Réclamer la restitution des terres

Les députés, notamment du Bloc démocrate, se sont interrogés sur l’utilité de ce crédit, à hauteur de 14 millions d’euros, pour financer le raccordement à l’eau de ces chics demeures, alors que le cocontractant, en l’occurrence la Banque islamique de Bahreïn, n’a pas rempli sa part du contrat. Pourquoi la Tunisie ira-t-elle s’endetter (une fois de plus), alors que le projet initialement annoncé n’a pas été réalisé dans sa majeure partie ? Dans la foulée, l’Etat tunisien a été accusé de jouer au promoteur immobilier par procuration. Certains députés ont donc contesté la présence du ministre de l’Agriculture, alors que c’est celui des Finances qui aurait dû être auditionné, étant directement concerné par ce controversé texte de loi.

Ce n’est pas le seul grand projet inachevé ou carrément en suspens, explose Mohamed Ammar, président du Bloc démocrate, « Sama Dubaï » ainsi que « Sports City » n’ont toujours pas vu le jour.
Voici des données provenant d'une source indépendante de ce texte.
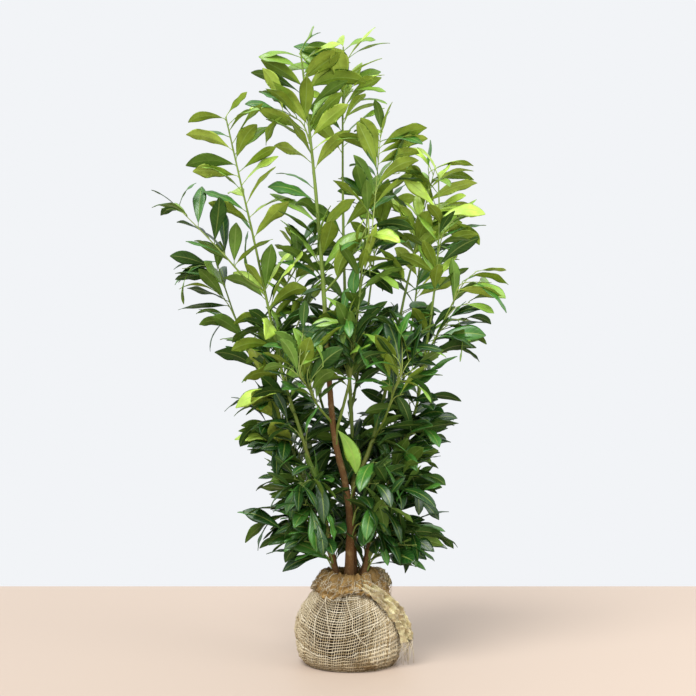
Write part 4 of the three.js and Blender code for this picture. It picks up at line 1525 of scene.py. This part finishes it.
class SHRUB_OT_drape_ends(bpy.types.Operator):
    """Drape the hessian's loose ends over the ball, with their frayed threads"""

    bl_idname = "shrub.drape_ends"
    bl_label = "Drape ends"

    def execute(self, context):
        settings = context.scene.shrub_ball
        loose = cloth_finish("loose_jute", settings.loose[:], settings.stain[:], 64)
        for node, end in CLOTH_ENDS.items():
            drape_end(node, end, loose, yarn_finishes(settings))
        return {"FINISHED"}


class SHRUB_OT_lay_strands(bpy.types.Operator):
    """Lay straws and loose threads over the ball"""

    bl_idname = "shrub.lay_strands"
    bl_label = "Lay strands"

    def execute(self, context):
        lay_strands(yarn_finishes(context.scene.shrub_ball))
        return {"FINISHED"}


FLOOR_WIDTH = 12
FLOOR_FRONT = 6  # how far the floor reaches in front of the plant
FLOOR_DEPTH = 0.001  # under the plant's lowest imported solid
CAMERA_ASIDE = -0.0058
KEY_PLACE = (-1.3, -2.4, 4.0)
FILL_PLACE = (2.6, -1.8, 1.8)
FILL_SIZE = 2.2
CROWN_MIDDLE = Vector((0, 0, 0.8))


def hang_lamp(scene, light, place):
    """A lamp at a place, aimed at the middle of the crown."""
    lamp = bpy.data.objects.new(light.name, light)
    lamp.location = place
    aim = CROWN_MIDDLE - Vector(place)
    lamp.rotation_euler = aim.to_track_quat("-Z", "Y").to_euler()
    scene.collection.objects.link(lamp)


class SHRUB_OT_set_stage(bpy.types.Operator):
    """Lay the floor, hang the lights and place the camera"""

    bl_idname = "shrub.set_stage"
    bl_label = "Set stage"

    def execute(self, context):
        settings = context.scene.shrub_studio
        scene = context.scene
        bpy.ops.mesh.primitive_plane_add(size=1)
        floor = context.object
        floor.name = "studio_floor"
        floor.scale = (FLOOR_WIDTH, settings.floor + FLOOR_FRONT, 1)
        floor.location = (0, (settings.floor - FLOOR_FRONT) / 2, -FLOOR_DEPTH)
        floor.data.materials.append(plain_finish("floor_boards", settings.boards[:], 0.55))
        world = bpy.data.worlds.new("backdrop")
        world.use_nodes = True
        background = world.node_tree.nodes["Background"]
        background.inputs["Color"].default_value = (*settings.wall, 1)
        background.inputs["Strength"].default_value = 1.0
        scene.world = world
        sun = bpy.data.lights.new("key_light", "SUN")
        sun.energy = settings.key
        sun.angle = settings.softness
        hang_lamp(scene, sun, KEY_PLACE)
        area = bpy.data.lights.new("fill_light", "AREA")
        area.energy = settings.fill
        area.size = FILL_SIZE
        hang_lamp(scene, area, FILL_PLACE)
        camera = bpy.data.objects.new("camera", bpy.data.cameras.new("camera"))
        camera.location = (CAMERA_ASIDE, -settings.distance, settings.height)
        camera.rotation_euler = (math.pi / 2 + settings.tilt, 0, 0)
        camera.data.lens = settings.focal
        scene.collection.objects.link(camera)
        scene.camera = camera
        scene.view_settings.view_transform = "Standard"
        return {"FINISHED"}


OPERATORS = (
    SHRUB_OT_grow_bark,
    SHRUB_OT_grow_sprays,
    SHRUB_OT_weave_ball,
    SHRUB_OT_gather_collar,
    SHRUB_OT_drape_ends,
    SHRUB_OT_lay_strands,
    SHRUB_OT_set_stage,
)


class SHRUB_PT_panel(bpy.types.Panel):
    """The shrub's steps, in the order they are taken"""

    bl_label = "Root-balled Shrub"
    bl_space_type = "VIEW_3D"
    bl_region_type = "UI"
    bl_category = "Shrub"

    def draw(self, context):
        for operator in OPERATORS:
            self.layout.operator(operator.bl_idname)


CLASSES = (*SETTINGS.values(), *OPERATORS, SHRUB_PT_panel)


def register():
    for kind in CLASSES:
        bpy.utils.register_class(kind)
    for name, kind in SETTINGS.items():
        setattr(bpy.types.Scene, name, bpy.props.PointerProperty(type=kind))


def unregister():
    for name in SETTINGS:
        delattr(bpy.types.Scene, name)
    for kind in reversed(CLASSES):
        bpy.utils.unregister_class(kind)


def main():
    register()
    bpy.ops.shrub.grow_bark()
    bpy.ops.shrub.grow_sprays()
    bpy.ops.shrub.weave_ball()
    bpy.ops.shrub.gather_collar()
    bpy.ops.shrub.drape_ends()
    bpy.ops.shrub.lay_strands()
    bpy.ops.shrub.set_stage()


if __name__ == "__main__":
    main()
Le député a demandé aux autorités de réclamer la restitution de ces immenses terrains. « Cela relève de la souveraineté nationale ». Des terres tunisiennes acquises gratuitement, réquisitionnées depuis longtemps par ces parties et restées inexploitées. A quoi bon ?

Si le projet de loi a été finalement voté à 76 voix pour, 2 contre et 25 abstentions, et le crédit sera donc accordé, il conviendrait de rappeler à cet égard que la Tunisie a perdu son aura et son poids diplomatique dont les bases avaient été jetées par le leader et président Bourguiba décédé comme hier.  Comment taper du poing sur la table des négociations, alors que le sommet de l’Etat renvoie cette piètre image à l’intérieur comme à l’extérieur ? Tant que le pays donne l’impression d’être non tenu, et ce n’est pas qu’une impression, tant que les Tunisiens avancent en ordre dispersé et ne parlent pas d’une seule voix sur la scène internationale, tant que la Tunisie ne sera pas prise au sérieux par ses partenaires d’abord. Et, son pouvoir de négociation est réduit à presque zéro. Il ne faut pas s’étonner donc que des mégaprojets promis, les Tunisiens n’en obtiennent que les maquettes.